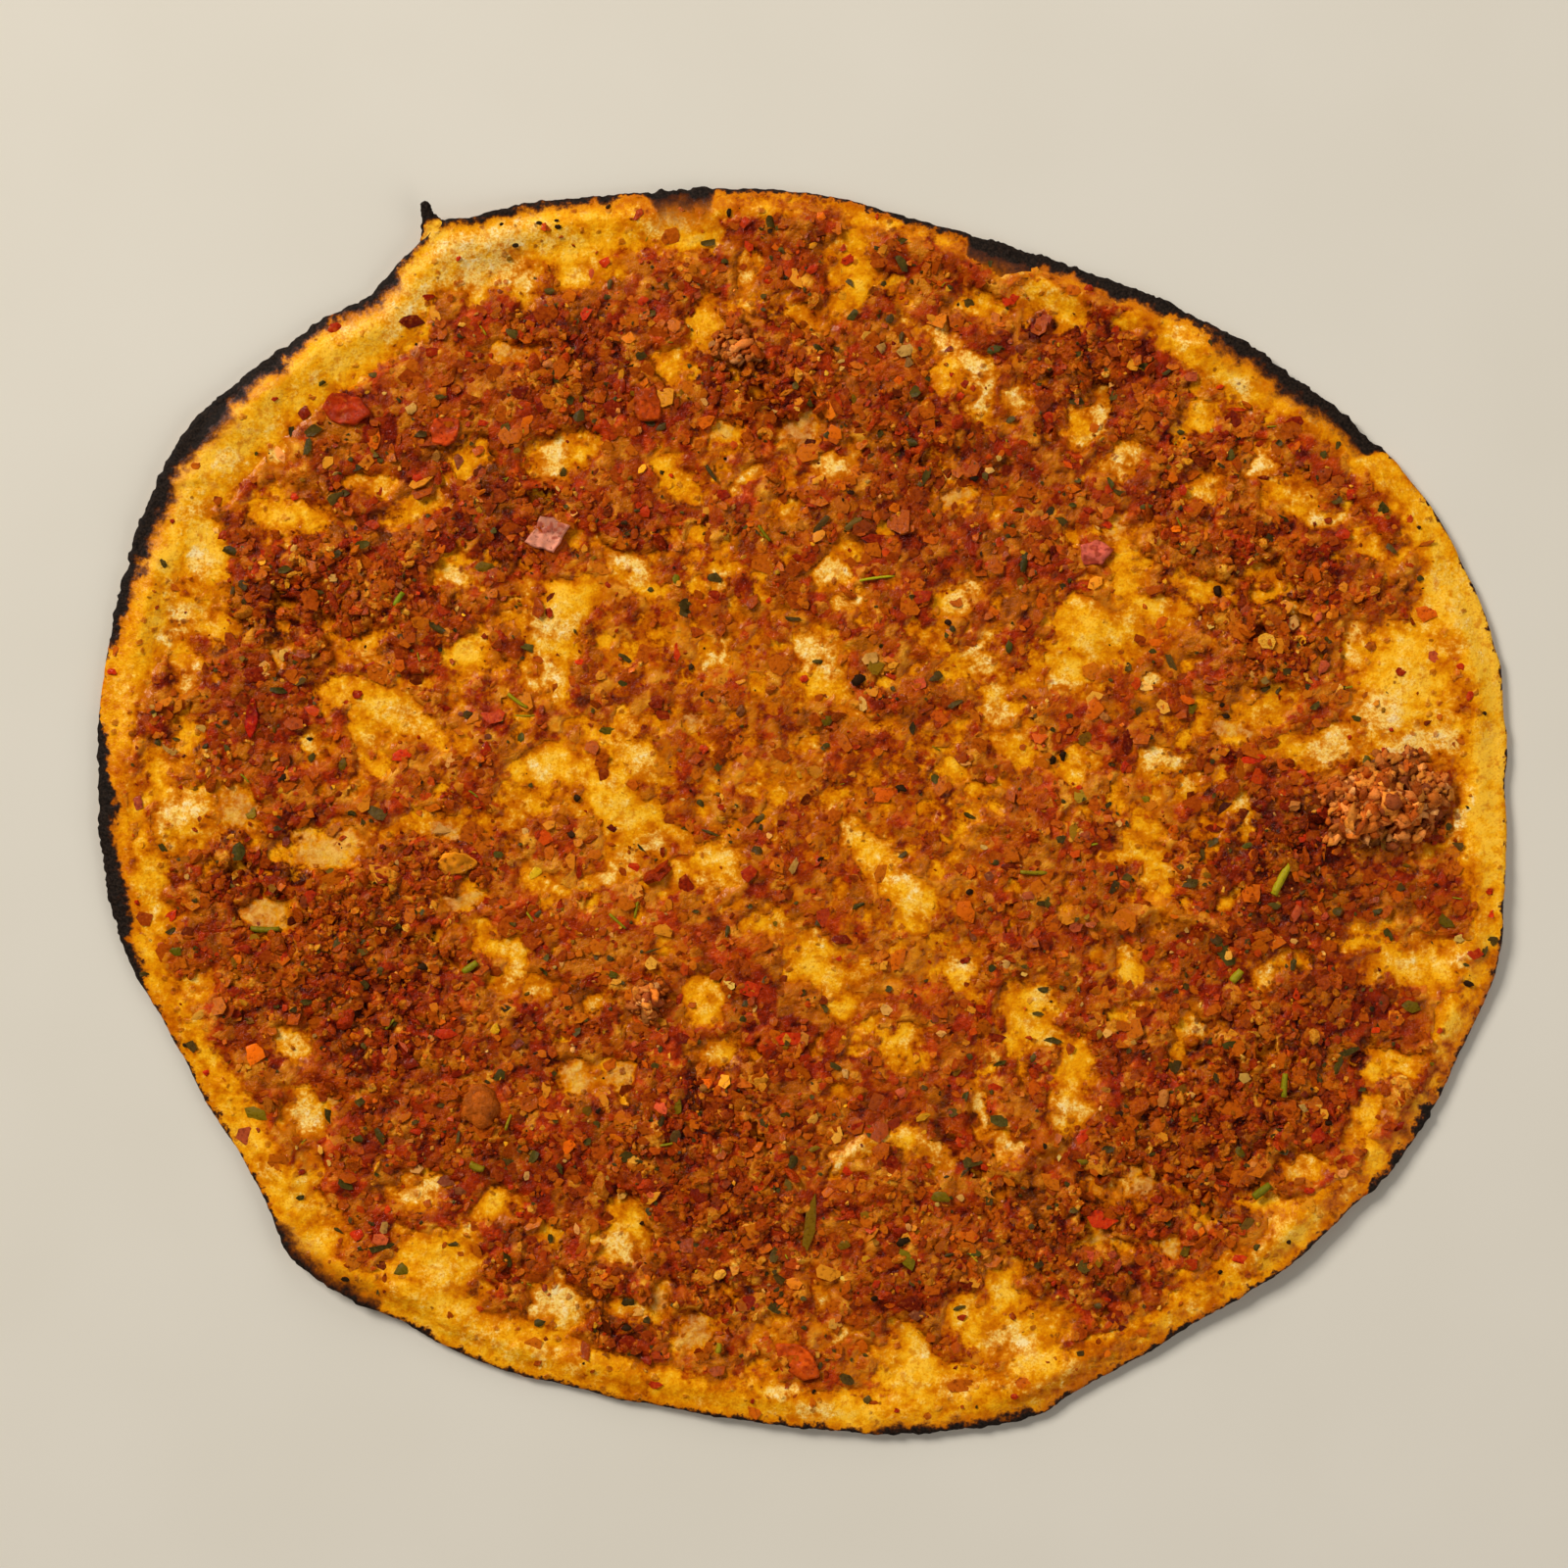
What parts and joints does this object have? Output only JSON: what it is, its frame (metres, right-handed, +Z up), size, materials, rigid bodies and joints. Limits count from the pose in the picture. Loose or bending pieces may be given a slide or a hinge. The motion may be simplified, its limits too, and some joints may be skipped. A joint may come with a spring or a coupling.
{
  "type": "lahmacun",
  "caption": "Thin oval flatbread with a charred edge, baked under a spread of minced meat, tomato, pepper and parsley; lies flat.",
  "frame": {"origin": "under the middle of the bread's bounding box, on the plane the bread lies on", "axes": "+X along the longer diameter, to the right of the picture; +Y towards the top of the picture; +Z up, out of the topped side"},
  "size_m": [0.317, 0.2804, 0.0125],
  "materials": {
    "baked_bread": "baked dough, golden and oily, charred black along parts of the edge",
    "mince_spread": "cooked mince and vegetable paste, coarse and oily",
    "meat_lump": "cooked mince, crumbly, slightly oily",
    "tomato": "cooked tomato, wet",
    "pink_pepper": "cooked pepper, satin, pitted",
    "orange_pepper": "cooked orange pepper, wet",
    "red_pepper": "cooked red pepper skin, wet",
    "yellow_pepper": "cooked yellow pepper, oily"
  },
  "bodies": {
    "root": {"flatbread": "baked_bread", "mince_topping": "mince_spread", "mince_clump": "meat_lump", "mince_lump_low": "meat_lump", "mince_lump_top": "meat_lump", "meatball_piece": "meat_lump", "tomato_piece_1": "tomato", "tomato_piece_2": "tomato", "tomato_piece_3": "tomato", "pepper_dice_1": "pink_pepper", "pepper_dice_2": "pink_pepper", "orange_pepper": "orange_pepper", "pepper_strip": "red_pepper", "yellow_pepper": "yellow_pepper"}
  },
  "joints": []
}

> Goal
In the listing above, how many lines include the word "joints"? Answer with the number and nothing more.

> Result below
2